The U.S. Department of Veterans Affairs holds commemoration ceremonies at more than 130 national cemeteries across the United States on Memorial Day. Dayton National Cemetery, one of five National Veterans Administration cemeteries in Ohio, is the final resting place for nearly 60,000 military personnel.

“A few months ago, our team lost one of our own,” Ledbetter said, remembering U.S. Army veteran Jay Rothweiler, who worked at the Dayton National Cemetery.

“Jay and I have had many conversations over the years. He told me several times that this cemetery and his work here saved his life. Jay was passionate about serving our veterans and families,” Ledbetter said.

The Memorial Day speech featured Staff Sgt. Igor Pogrebnyak, Russian language interpreter and noncommissioned officer in charge of the analytical cell of the Defense POW/MIA accounting agency. He is currently researching and analyzing data to explain the disappearances of American personnel during the wars of World War II, Vietnam, Korea, and the Cold War.

“There are nearly 81,000 U.S. personnel missing in action from past conflicts dating back to World War II, and approximately 38,000 are currently considered recoverable,” Pogrebniak said.

While those numbers may seem overwhelming, he said, they speak to the importance of their agency's tasks in finding and repatriating the remains of those personnel.

“With each discovery, we move closer to fulfilling our promise to these brave men and women and their families,” Pogrebnyak said.

The agency had 158 military personnel over the past year, he said.

“We remain committed to achieving the most complete accounting possible for our missing service members and to providing comfort to their family members,” Pogrebnyak said.
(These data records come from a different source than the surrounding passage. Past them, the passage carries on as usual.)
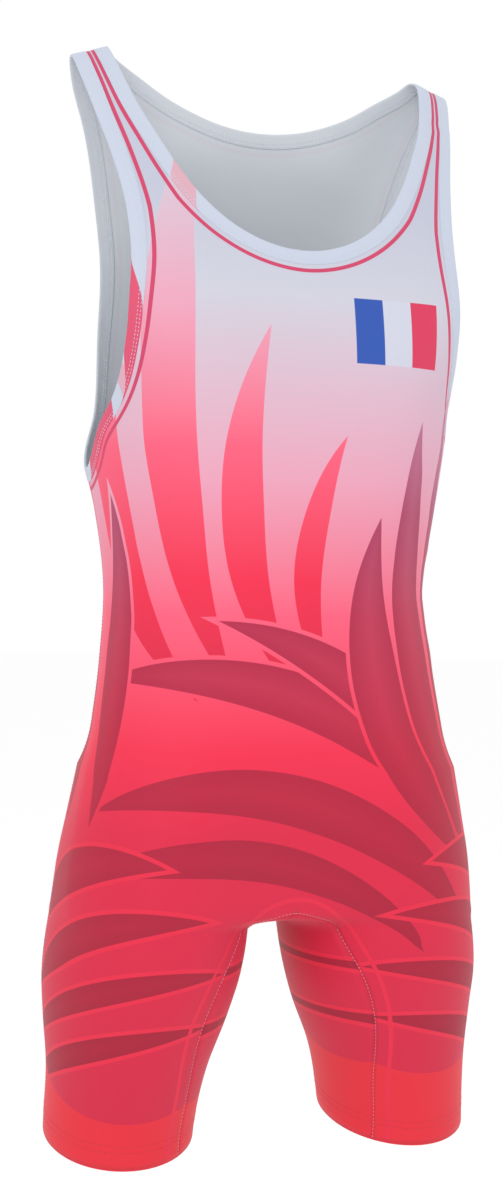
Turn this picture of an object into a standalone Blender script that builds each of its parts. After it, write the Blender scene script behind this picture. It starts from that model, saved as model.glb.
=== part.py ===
"""Wrestling singlet, worn shape with no wearer, in metres with +Z up and the chest towards -Y.

The origin lies midway between the two shoulders, at the height where the straps rest on them.
The cloth is skin tight, so its inner face is the outline of a plain figure: a body with rounded
shoulders that runs into two legs. The neckline, armholes, inseam and side seams are curves on that
figure. Each panel is a sheet of rows between two of those curves, given its wall by Solidify. Its
legs are cut off across the thigh into sheets of their own, which leaves each sheet a simple form.
"""
import math

import bpy
import numpy as np

# Walls and widths of the sewn pieces
CLOTH = 0.0012              # one layer of sublimation-printed stretch knit
BAND_CLOTH = 0.0024         # a band is a strip folded double
BAND_SINK = 0.0006          # how far a band reaches inside the face of the panel
BAND_WIDTH = 0.0120
SEAM_GAP = 0.0003           # clear space left where two pieces are sewn together
HEM_DEPTH = 0.0200          # cloth turned up inside each leg end
HEM_CLEAR = 0.0004          # from the panels to the turned-up cloth

# The figure: shoulders
STRAP_X = 0.142             # middle of a strap on the shoulder, from the centre line
SHOULDER_SLOPE = 0.38       # fall of the shoulder towards the arm
SHOULDER_ROUND = 0.080      # half width of the level stretch between the shoulders
SHOULDER_FADE = 0.260       # height over which the slope dies out below the shoulder
NAPE_WIDTH = 0.118          # half width of the hollow below the back of the neck
SHOULDER_SEAM_Y = 0.020     # the shoulder seam lies this far behind the top of the shoulder

# The figure: where body and legs run together
HIP_BLEND = 0.036
CROTCH_BLEND = 0.016
ROUNDING = 0.020            # keeps the distance to the figure steady at its crests

# Level cuts through the body. Depths are from the middle to the front and to the back, a
# negative one lies beyond the end of the body, and nape is the share of the back that is hollow.
BODY_COLUMNS = ("height", "middle_y", "half_width", "front", "back", "squareness", "nape")
BODY_ROWS = (
    (0.030, 0.024, 0.178, -0.030, -0.020, 6.0, 0.90),
    (0.000, 0.024, 0.178, 0.000, 0.000, 6.0, 0.90),
    (-0.022, 0.023, 0.178, 0.0270, 0.0140, 6.0, 0.90),
    (-0.056, 0.020, 0.177, 0.0450, 0.0280, 6.5, 0.90),
    (-0.088, 0.017, 0.175, 0.0580, 0.0420, 7.0, 0.86),
    (-0.123, 0.013, 0.171, 0.0710, 0.0580, 7.5, 0.62),
    (-0.158, 0.009, 0.166, 0.0830, 0.0720, 7.5, 0.34),
    (-0.198, 0.005, 0.159, 0.0960, 0.0870, 6.5, 0.10),
    (-0.236, 0.004, 0.152, 0.1040, 0.0960, 5.0, 0.00),
    (-0.276, 0.008, 0.1455, 0.1110, 0.0950, 3.8, 0.00),
    (-0.310, 0.009, 0.1445, 0.1130, 0.0940, 3.2, 0.00),
    (-0.358, 0.001, 0.1355, 0.1060, 0.0950, 2.8, 0.00),
    (-0.418, -0.002, 0.128, 0.0960, 0.0920, 2.6, 0.00),
    (-0.478, -0.016, 0.133, 0.0830, 0.1040, 2.5, 0.00),
    (-0.550, -0.027, 0.143, 0.0770, 0.1270, 2.4, 0.00),
    (-0.598, -0.028, 0.148, 0.0720, 0.1350, 2.4, 0.00),
    (-0.636, -0.026, 0.150, 0.0680, 0.1190, 2.4, 0.00),
    (-0.656, -0.023, 0.145, 0.0680, 0.0900, 2.4, 0.00),
    (-0.668, -0.020, 0.139, 0.0600, 0.0620, 2.4, 0.00),
    (-0.676, -0.016, 0.132, 0.0000, 0.0000, 2.4, 0.00),
    (-0.715, -0.014, 0.126, -0.0900, -0.0900, 2.4, 0.00),
)

# Level cuts through one leg, each an oval about its own middle
LEG_COLUMNS = ("height", "middle_x", "middle_y", "half_width", "half_depth")
LEG_ROWS = (
    (-0.558, 0.078, -0.014, 0.056, 0.080),
    (-0.618, 0.087, -0.012, 0.066, 0.091),
    (-0.678, 0.0935, -0.011, 0.0750, 0.094),
    (-0.718, 0.0985, -0.011, 0.0745, 0.088),
    (-0.748, 0.102, -0.009, 0.0695, 0.081),
    (-0.788, 0.108, -0.009, 0.0605, 0.071),
    (-0.828, 0.1125, -0.007, 0.0570, 0.064),
    (-0.888, 0.115, -0.006, 0.0565, 0.062),
)

# Edges and seams of the left half, through points beside the figure that are then laid on it
NECKLINE = (
    (0.000, -0.082, -0.1655),
    (0.0289, -0.0795, -0.1605),
    (0.0547, -0.0735, -0.1467),
    (0.0758, -0.0643, -0.1263),
    (0.0919, -0.0525, -0.1017),
    (0.1051, -0.0386, -0.0755),
    (0.1170, -0.0234, -0.0486),
    (0.1260, -0.0040, -0.0180),
    (0.1300, 0.0180, 0.003),
    (0.1225, 0.0275, -0.001),
    (0.0990, 0.0283, -0.016),
    (0.0700, 0.0276, -0.032),
    (0.0350, 0.0290, -0.044),
    (0.000, 0.0300, -0.048),
)
ARMHOLE = (
    (0.1450, 0.014, -0.328),
    (0.1440, -0.008, -0.319),
    (0.1420, -0.0235, -0.299),
    (0.1360, -0.0470, -0.276),
    (0.1330, -0.0660, -0.246),
    (0.1325, -0.0752, -0.213),
    (0.1315, -0.0740, -0.176),
    (0.1325, -0.0590, -0.136),
    (0.1390, -0.0391, -0.096),
    (0.1488, -0.0178, -0.056),
    (0.1550, 0.000, -0.028),
    (0.1590, 0.024, -0.006),
    (0.1550, 0.036, -0.026),
    (0.1410, 0.047, -0.063),
    (0.1300, 0.062, -0.108),
    (0.1210, 0.075, -0.158),
    (0.1190, 0.084, -0.208),
    (0.1230, 0.085, -0.250),
    (0.1310, 0.071, -0.288),
    (0.1410, 0.042, -0.319),
)
INSEAM = (
    (0.0000, -0.091, -0.665),
    (0.0180, -0.087, -0.668),
    (0.0360, -0.079, -0.679),
    (0.0490, -0.080, -0.694),
    (0.0590, -0.085, -0.715),
    (0.0665, -0.084, -0.738),
    (0.0715, -0.078, -0.765),
    (0.0752, -0.0655, -0.800),
    (0.0790, -0.058, -0.840),
    (0.0790, -0.052, -0.878),
)
SIDE_SEAM_Y = -0.003        # the side seam at the leg's end; it starts under the armhole

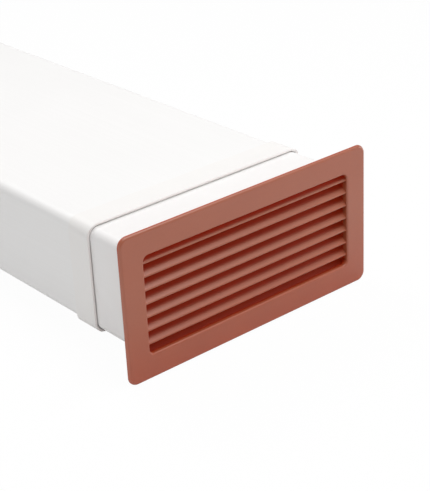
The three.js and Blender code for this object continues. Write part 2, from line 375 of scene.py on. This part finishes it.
socket_x = sleeve_high.x - SLEEVE_WALL
socket_z = sleeve_high.z - SLEEVE_WALL
sleeve = tube("connecting_sleeve", sleeve_low, sleeve_high, SLEEVE_CORNER, SLEEVE_WALL)
lip_x = sleeve_high.x - WELD
lip_z = sleeve_high.z - WELD
for mouth in (sleeve_low.y, sleeve_high.y):
    round_edges(
        sleeve, MOUTH_FLARE, 2, lambda edge: at_depth(edge, mouth) and within(edge, socket_x, socket_z)
    )
    round_edges(
        sleeve, SLEEVE_LIP, 4, lambda edge: at_depth(edge, mouth) and not within(edge, lip_x, lip_z)
    )

rib_front = (sleeve_low.y + sleeve_high.y - RIB_LENGTH) / 2
rib_box = section(socket_x + WELD, socket_z + WELD, rib_front, rib_front + RIB_LENGTH)
rib_wall = WELD + SLEEVE_CLEARANCE + DUCT_WALL
rib = tube("stop_rib", *rib_box, DUCT_CORNER + SLEEVE_CLEARANCE + WELD, rib_wall)
merge(sleeve, rib)
finish_faces(sleeve)

# %% [markdown]
# ## The grille's plate and skirt
#
# The grille is one injection moulding. Its plate laps over the wall, its skirt plugs into the spigot, and
# its slats cross the opening. A mould's cavity is cut from solid blocks, and the same order works here:
# the plate and the skirt are joined, the opening is cut through both, and each rim then gets its radius.

# %% Model the plate and the skirt
PLATE_DEPTH = 3.2 * MM
PLATE_CORNER = 8 * MM
PLATE_ROUND = 2.4 * MM
PLATE_BACK_ROUND = 0.3 * MM
SKIRT_CLEARANCE = 0.3 * MM
SKIRT_WALL = 1.3 * MM
OPENING_ROUND = 1.7 * MM

front = grille_low.y
back = front + PLATE_DEPTH
skirt_end = grille_high.y
skirt_x = inner_x - SKIRT_CLEARANCE
skirt_z = inner_z - SKIRT_CLEARANCE
opening_x = skirt_x - SKIRT_WALL
opening_z = skirt_z - SKIRT_WALL
skirt_corner = DUCT_CORNER - DUCT_WALL - SKIRT_CLEARANCE
opening_corner = skirt_corner - SKIRT_WALL

grille = rounded_block("louvred_grille", *section(grille_high.x, grille_high.z, front, back), PLATE_CORNER)
round_edges(grille, PLATE_ROUND, 6, lambda edge: at_depth(edge, front))
round_edges(grille, PLATE_BACK_ROUND, 2, lambda edge: at_depth(edge, back))
skirt_box = section(skirt_x, skirt_z, (front + back) / 2, skirt_end)
merge(grille, rounded_block("skirt", *skirt_box, skirt_corner))
opening_box = section(opening_x, opening_z, front - PLATE_DEPTH, skirt_end + PLATE_DEPTH)
merge(grille, rounded_block("opening", *opening_box, opening_corner), "DIFFERENCE")
round_edges(
    grille, OPENING_ROUND, 5, lambda edge: at_depth(edge, front) and within(edge, opening_x, opening_z)
)
round_edges(grille, PLATE_BACK_ROUND, 2, lambda edge: at_depth(edge, skirt_end))
print("opening in mm:", round(2000 * opening_x, 1), "by", round(2000 * opening_z, 1))

# %% [markdown]
# Thick plastic shrinks and dimples as it cools, so the back of the plate is hollowed between its rim and
# the land round the skirt. Only the rim touches the wall, and it can follow a slightly rough brick face.

# %% Hollow the plate's back
PLATE_RIM = 3 * MM
PLATE_LAND = 4 * MM
POCKET_DEPTH = 1.2 * MM

pocket_x = grille_high.x - PLATE_RIM
pocket_z = grille_high.z - PLATE_RIM
pocket_box = section(pocket_x, pocket_z, back - POCKET_DEPTH, back + WELD)
pocket = rounded_block("pocket", *pocket_box, PLATE_CORNER - PLATE_RIM)
land_x = spigot_high.x + PLATE_LAND
land_z = spigot_high.z + PLATE_LAND
land_box = section(land_x, land_z, back - 2 * POCKET_DEPTH, back + 2 * WELD)
merge(pocket, rounded_block("land", *land_box, DUCT_CORNER + PLATE_LAND), "DIFFERENCE")
merge(grille, pocket, "DIFFERENCE")
print("pocket is", round(1000 * POCKET_DEPTH, 1), "mm deep in a", round(1000 * PLATE_DEPTH, 1), "mm plate")

# %% [markdown]
# ## The slats
#
# Each slat is a thin blade that slopes up into the wall at 43 degrees, so that rain runs off its nose and
# can't be blown in. Its nose is a full round. One blade is made lying flat, its two front edges are
# bevelled until they meet, and it is turned about its nose. Copies step down by one pitch. One more is set
# lower, with its nose buried, so that the sill slopes too. A block of the opening's own shape then trims
# them all to length at once.

# %% Model one slat and copy it down the opening
SLAT_COUNT = 7
SLAT_TOP_GAP = 6.05 * MM
SLAT_FOOT_GAP = 9.05 * MM
SLAT_THICKNESS = 2 * MM
SLAT_ANGLE = math.radians(43)
SLAT_SETBACK = 1.6 * MM
SLAT_REAR = 11 * MM
SLAT_NOSE_STEPS = 8
SILL_SLAT_DROP = 12.85 * MM
# A bevel of exactly half the thickness would leave two edges in one place, so it stops just short.
NEARLY_FULL_ROUND = 0.99

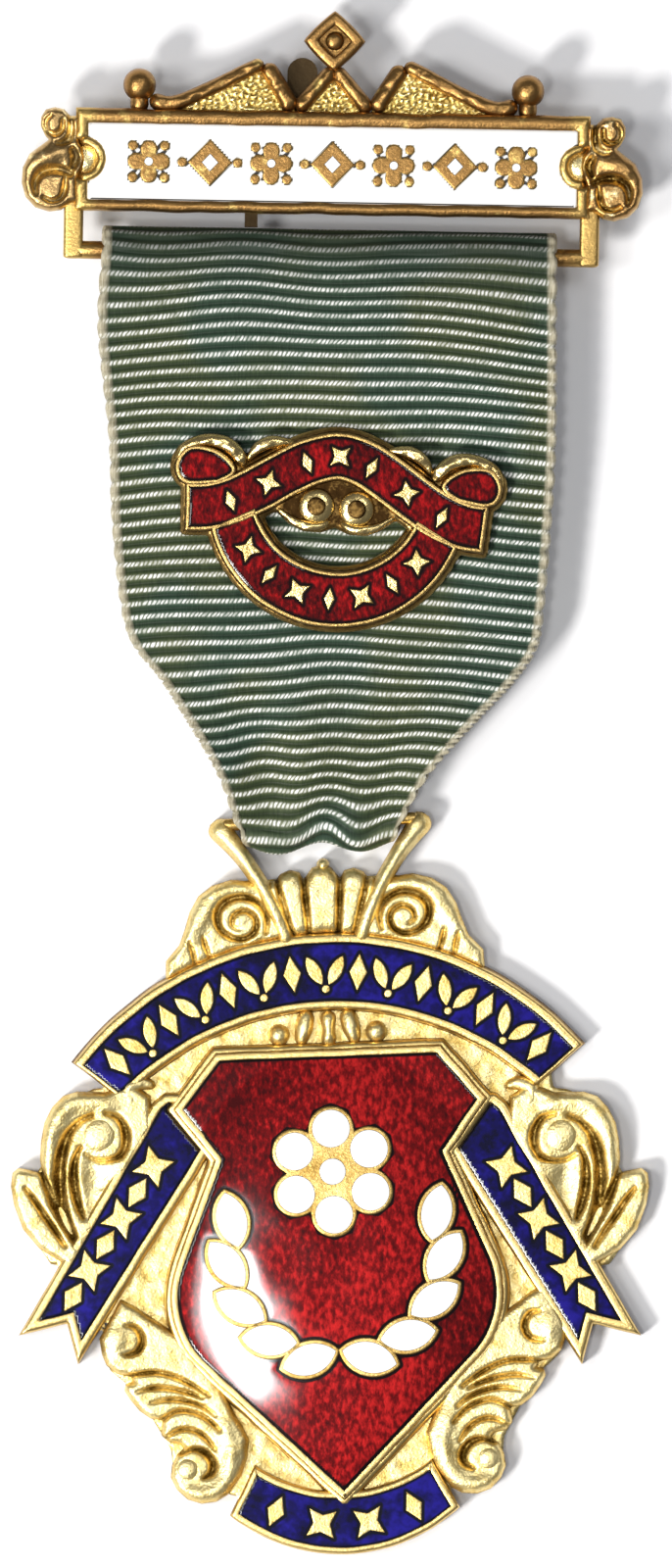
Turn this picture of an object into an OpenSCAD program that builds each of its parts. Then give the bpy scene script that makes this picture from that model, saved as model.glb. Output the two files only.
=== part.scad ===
// Enamelled breast jewel lying face up: a brooch bar, a ribbed ribbon with a small
// badge on it, and a shield-shaped pendant. X runs across the jewel, Y up its length,
// and Z from the surface it lies on towards the viewer. Lengths are in millimetres.

/* [Brooch bar] */
// Length of the bar's frame
bar_w = 34.1; // [30:0.1:40]
// Height of the bar's frame
bar_h = 6.8; // [5.5:0.1:9]
// Thickness of the bar, back to rim
bar_t = 1.8; // [1.4:0.1:2.6]
// Metal left under the bar's enamel
bar_floor_t = 0.9; // [0.6:0.05:1.2]
// Width of the bar's upper rim
bar_rim_top = 1.05; // [0.7:0.05:1.3]
// Width of the bar's lower rim
bar_rim_foot = 0.78; // [0.5:0.02:1.1]
// Width of the bar's end rims
bar_rim_end = 0.9; // [0.6:0.05:1.2]
// Radius of the round bump in each end of the enamel field
bump_r = 1.5; // [1.2:0.05:1.8]
// Wall of that bump
bump_wall = 0.6; // [0.4:0.05:0.8]
// Height of the crest above the frame
crest_h = 6.8; // [5:0.1:9]
// Width of the crest's raised lines
crest_line = 0.85; // [0.6:0.05:1.1]
// Radius of the crest's two balls
crest_ball_r = 1.08; // [0.8:0.02:1.3]
// Clear slot between the frame and the hanger's wire
hanger_slot = 2.0; // [1.8:0.05:3]
// Diameter of the hanger's wire
wire_d = 1.2; // [0.8:0.02:1.3]
// Width of the hanger's legs
leg_w = 1.3; // [1:0.05:1.6]

/* [Brooch pin] */
// Height of the pin fitting, from the surface to the bar's back
pin_stand = 3.0; // [2.6:0.1:4]
// Diameter of the pin
pin_d = 0.7; // [0.5:0.05:0.9]
// Distance between the pin's hinge and its catch
pin_span = 22; // [18:0.5:26]
// Width of the fitting's base strip
pin_base_w = 2.6; // [2:0.1:3.4]

/* [Ribbon] */
// Width of the ribbon on the hanger
ribbon_w = 29.8; // [26:0.1:31]
// Distance from the hanger's wire to the pendant's crossbar
ribbon_l = 37.6; // [34:0.1:44]
// Thickness of the cloth over its ribs
ribbon_t = 1.0; // [0.8:0.05:1.2]
// Depth of the grooves between the ribs
rib_depth = 0.25; // [0.1:0.01:0.35]
// Number of ribs between the hanger and the crossbar
ribs = 42; // [36:1:50]
// How far the ribs bow upwards in the middle of the ribbon
rib_bow = 0.7; // [0:0.05:1]
// Height of the soft pleats where the ribbon is drawn in
pleat_h = 0.5; // [0:0.05:0.7]
// How far the pleats hang below the crossbar
pleat_drop = 0.85; // [0:0.05:1]
// How much narrower the fold is under the crossbar, as a share of its width
corner_in = 0.1; // [0:0.01:0.15]

/* [Badge] */
// Width of the badge
badge_w = 22; // [20:0.1:24]
// Thickness of the badge
badge_t = 1.2; // [1:0.05:1.6]
// Metal left under the badge's enamel
badge_floor_t = 0.6; // [0.4:0.05:0.8]
// Width of the badge's rims
badge_rim = 0.26; // [0.22:0.01:0.5]
// Distance from the hanger's wire down to the badge's centre
badge_drop = 18.2; // [17:0.1:19]

/* [Pendant] */
// Width of the pendant over its side leaves
pendant_w = 42.6; // [38:0.1:48]
// Thickness of the ground plate
ground_t = 1.1; // [0.8:0.05:1.4]
// Thickness of the enamelled bands
band_t = 2.0; // [1.7:0.05:2.3]
// Metal left under the bands' enamel
band_floor_t = 1.3; // [1:0.05:1.5]
// Thickness of the shield
shield_t = 2.6; // [2.4:0.05:3]
// Metal left under the shield's enamel
shield_floor_t = 1.9; // [1.6:0.05:2.1]
// Width of the rims of the arc and the side bands
rim_w = 0.65; // [0.5:0.01:0.8]
// Width of the rims of the shield and the base band
fine_rim_w = 0.48; // [0.4:0.01:0.6]
// Rise of the scrolls and leaves above the ground plate
relief_h = 1.6; // [1.2:0.05:2]
// Diameter of the crossbar that the ribbon goes round
crossbar_d = 0.8; // [0.6:0.05:1]
// Height of the crossbar's axis above the surface
crossbar_z = 1.9; // [1.8:0.05:2.4]
// Width of the metal lines round the white enamel
wall_w = 0.26; // [0.2:0.01:0.32]

/* [Lie] */
// Turn of the bar, positive anticlockwise
bar_turn = -1; // [-3:0.1:3]
// Turn of the badge
badge_turn = -4.5; // [-6:0.1:6]
// Turn of the pendant
pendant_turn = 2.1; // [-3:0.1:3]
// Turn of the pendant's side bands and side scrolls against the pendant
wing_turn = -2.1; // [-2.5:0.1:0]

/* [Fit] */
// Gap round every enamel
enamel_gap = 0.03; // [0.01:0.01:0.05]
// Gap between the cloth and what it goes round
cloth_gap = 0.04; // [0.02:0.01:0.1]
// Gap between the ribbon and the pendant's horns
horn_gap = 0.4; // [0.2:0.05:0.6]
// Gap under the badge, and between the bar and its pin fitting
seat_gap = 0.05; // [0.02:0.01:0.1]

/* [Hidden] */
gilt = [0.83, 0.66, 0.27];
blue = [0.05, 0.04, 0.45];
red = [0.62, 0.04, 0.06];
white = [0.97, 0.97, 0.95];
sage = [0.55, 0.62, 0.54];

// The pendant's outlines are tables in twentieths of its width, the badge's in
// twentieths of its own width, and the bar's ends in tenths of the bar's height.
unit = pendant_w / 20;
badge_unit = badge_w / 20;
end_unit = bar_h / 10;
yoke_y = 13.15 * unit;
foot_reach = 9.71 * unit;
horn_x = 3.05 * unit;
horn_half = 0.3 * unit;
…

Two Ohio service members whose remains were found, identified and returned included Second Lt. James Marrah, 22, of the U.S. Army Air Force, of London, and First Lt. Dan Corson, 27, of Middletown, who were both killed in World War II, Pogrebnyak. said.

Monday's Memorial Day ceremony also included a wreath-laying ceremony, during which Albert Brown, who had been a prisoner of war during World War II, laid a wreath. The family of James P. White, Jr., killed while serving in the U.S. Army in 2006 during Operation Enduring Freedom, also laid a wreath in his memory.